The seriousness of fine art is the connected to the seriousness of philosophy: an artistic and intellectual elite removed from the world through its connections to authority. People forget that fine art was also known as "non-commercial" art, money dealt with discreetly, and buying to flip looked down upon. 

Playboys didn’t buy polo ponies, or football teams, to make money off them, and heiresses collected expensive dresses. The point is the game for the game’s sake, art for art’s sake.

I've said that all before. Rich people can afford to do some things things for love. This is the equivalent of real estate prices going through the roof while the rental income stays the same. It has no foundation, not even the foundation of self-respect still associated with good publishers and movie producers.

The potential for it to disrupt the traditional art auction model is humongous,” said Noah Davis, the specialist in charge of the first NFT auction at Christie’s. Beyond the record-setting sale of Beeple’s “Everydays,” he said, NFTs’ “lack of objecthood” meant auction houses faced no costs required for storing, handling, cataloging, photographing and insuring a physical work of art, making a “really attractive opportunity” for auction houses.
History repeats, and now no one gets the joke.  I have no problem with Klein or Manzoni.

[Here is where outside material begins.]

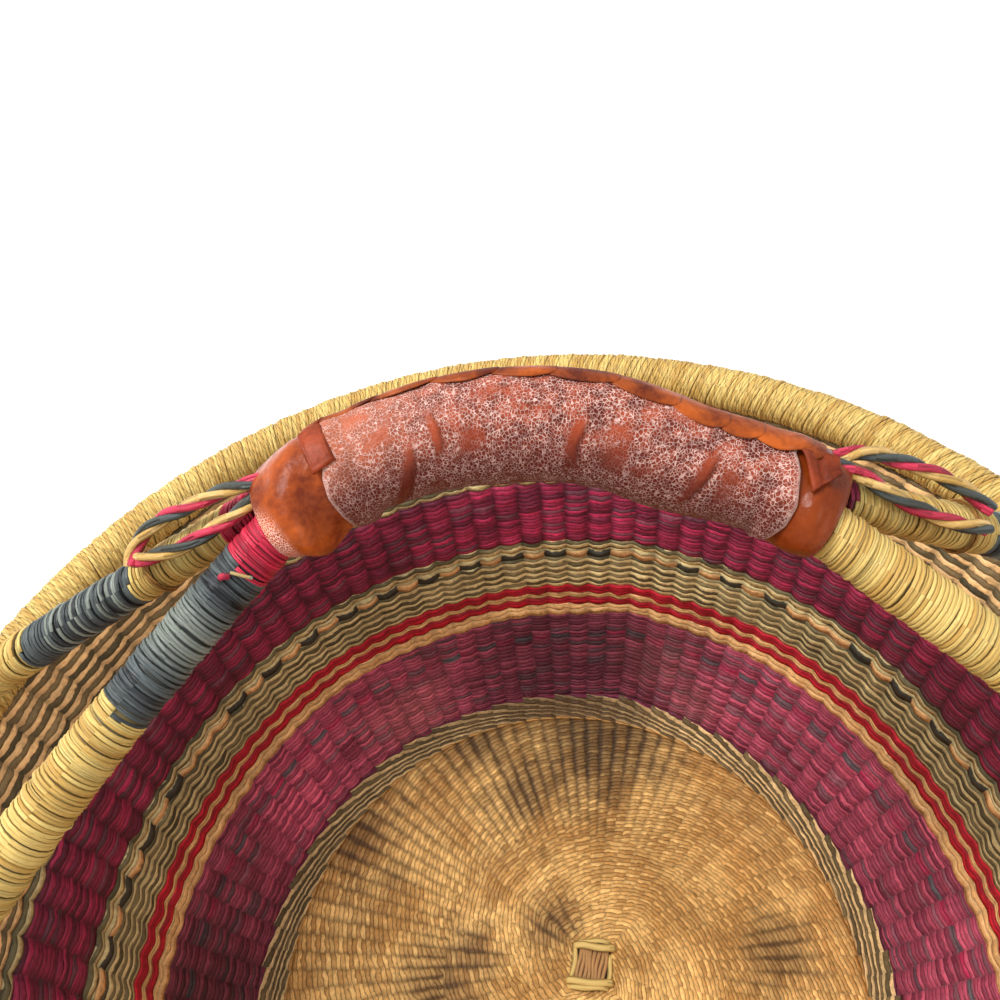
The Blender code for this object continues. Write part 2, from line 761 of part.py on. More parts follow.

Guardian, 2012:  The 10 Best Invisible Artworks, etc.
The Florentine intermedios of the manneristic theater (similar to the English masks) abounded in such complicated allegories as seen in the Intermedio of 1585 and 1589 where the conclusion of Plato’s Republic appeared on the stage, including the Planets, the Harmony of the Spheres, the Three Goddesses of Fate, and even Necessity, holding the adamantine axis of the Universe (fig. 40). We happen to possess the diary of a nobleman who saw this play and stated that it was very beautiful but nobody could understand what it was all about.